- Title card
- Directed by: Jack King
- Story by: Carl Barks Roy Williams
- Produced by: Walt Disney
- Starring: Clarence Nash Leslie Denison Gloria Blondell
- Music by: Oliver Wallace
- Animation by: Fred Kopietz Don Towsley Tom Massey Sandy Strother
- Layouts by: Ernie Nordli
- Backgrounds by: Howard Dunn
- Color process: Technicolor
- Production company: Walt Disney Productions
- Distributed by: RKO Radio Pictures
- Release date: June 28, 1946; (USA)
- Running time: 6:30
- Country: United States
- Language: English

= Donald's Double Trouble =

1946 Donald Duck cartoon

Donald's Double Trouble is a 1946 Donald Duck short film released by RKO Radio Pictures, colored by Technicolor and produced by Walt Disney Productions. This cartoon marks the fourth appearance of Daisy Duck.

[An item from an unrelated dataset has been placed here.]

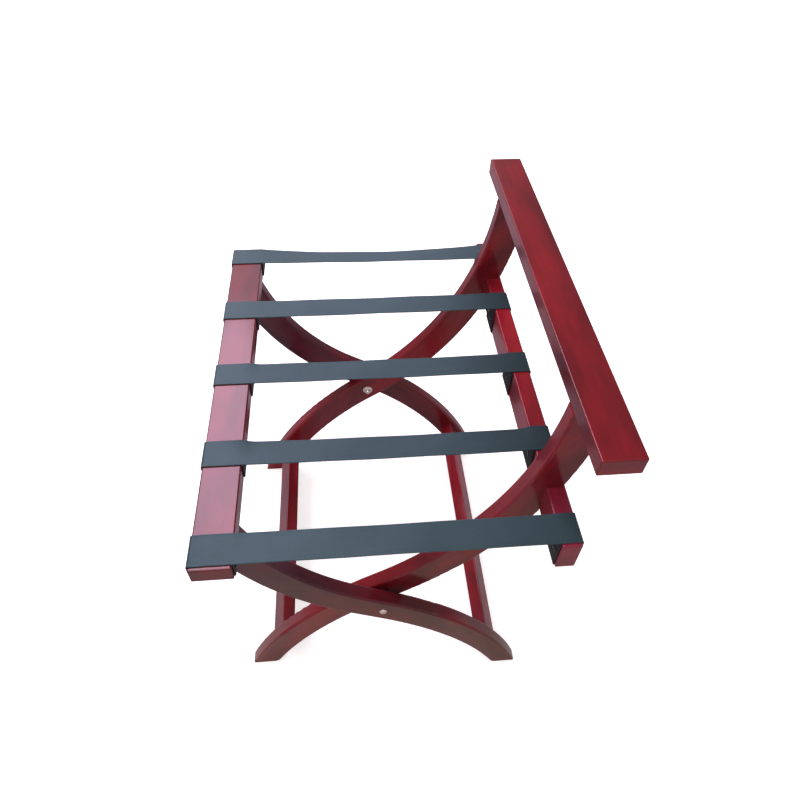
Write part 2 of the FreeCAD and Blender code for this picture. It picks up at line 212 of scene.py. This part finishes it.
def make_worn_and_highlit_edges():
    """Mask of the arrises, broken up where handling has not reached; it marks worn stain and a
    painted highlight.
    """
    tree, given, out = new_group("worn_and_highlit_edges",
                                 [("Place", "Vector", None), ("Radius", "Float", 0.002)],
                                 [("Edge", "Float")])
    rounded = add_node(tree, "Bevel", {"Radius": given["Radius"]}, samples=6).outputs[0]
    true_normal = add_node(tree, "NewGeometry").outputs["Normal"]
    agreement = vector_maths(tree, "DOT_PRODUCT", rounded, true_normal)["Value"]
    edge = spread(tree, agreement, 0.995, 0.90)
    patches = noise(tree, given["Place"], 55.0, detail=4.0, roughness=0.6)
    patches = spread(tree, patches, 0.35, 0.62, 0.35, 1.0)
    feed(tree, out["Edge"], times(tree, edge, patches, clamp=True))
    return tree


def make_handling_marks():
    """Uneven gloss from wiping and hands, with a few hair scratches."""
    tree, given, out = new_group("handling_marks", [("Place", "Vector", None)],
                                 [("Smudge", "Float"), ("Scratch", "Float")])
    smudge = noise(tree, given["Place"], 14.0, detail=4.0, roughness=0.6, distortion=0.3)
    turned = add_node(tree, "Mapping", {"Vector": given["Place"], "Rotation": (0.5, 0.3, 0.6),
                                        "Scale": (12, 900, 900)}).outputs[0]
    scratch = noise(tree, turned, 1.0, detail=1.0)
    feed(tree, out["Smudge"], spread(tree, smudge, 0.3, 0.7))
    feed(tree, out["Scratch"], spread(tree, scratch, 0.74, 0.8))
    return tree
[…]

This cartoon also features the first appearance of Donald's doppelganger, who was unnamed in this short. It was also his only theatrical appearance. Years later, he reappeared in Legend of the Three Caballeros, where he has been named and since known as "Dapper Duck".

This short is notable for featuring a short-tempered Daisy Duck. At the end of the short, Daisy displays a dangerous temper, which is hypocritical considering that she criticized Donald for his short temper beforehand.

== Plot ==
Donald is inside a telephone booth making a telephone call to Daisy, who scolds him for a lack of manners along with poor English and threatens to end their relationship if Donald doesn't improve his personality. She slams the phone down so hard it causes the telephone booth to explode.

Fearing that he will lose Daisy, Donald wanders through the streets to figure out a solution when he meets a nameless look-alike British-accented duck with a more pleasant voice and temper than him, to whom he offers money to impersonate him in order to win back Daisy.

The plan goes awry when "Dapper Duck" starts falling for Daisy, who is calling him Donald since he looks a lot like him, which incurs Donald's wrath and jealousy, despite Dapper assuring Donald everything is working in the latter's favor. For the rest of the date, Donald tries everything to prevent them from getting closer and win back Daisy himself.

Donald follows them to an amusement park, where he tries several attempts to stop Daisy from falling for Dapper, but fails at every turn. The final attempt is at the Tunnel of Love, where he begs Dapper to stop, but Dapper, fed up with Donald’s disruptions and no longer willing to cooperate with him, shuts him up by pushing him underwater. Donald, now soaked and infuriated, and hearing a kiss from right outside the entrance, takes this as the last straw and storms into the tunnel to stop Dapper as a brief but massive and brutal fight ensues from inside the tunnel.

The camera then zooms to the exit of the tunnel, where it shows Donald and Dapper holding hands and closing eyes romantically, exiting the tunnel, mistaking each other for Daisy. Both become shocked upon seeing each other and then look back to see Daisy walking out of the tunnel, completely drenched and furiously ranting at them incoherently. Realizing he got the wrong duck, Donald, alongside Dapper (who also sees that Daisy is mad at him too), quickly runs away and head for the park's exit to escape Daisy's wrath as she continues to yell at them, even after they are long gone.

== Voice cast ==
- Clarence Nash as Donald Duck
- Gloria Blondell as Daisy Duck
- Leslie Denison as Dapper Duck

== Home media ==
The short was released on December 6, 2005 on Walt Disney Treasures: The Chronological Donald, Volume Two: 1942-1946.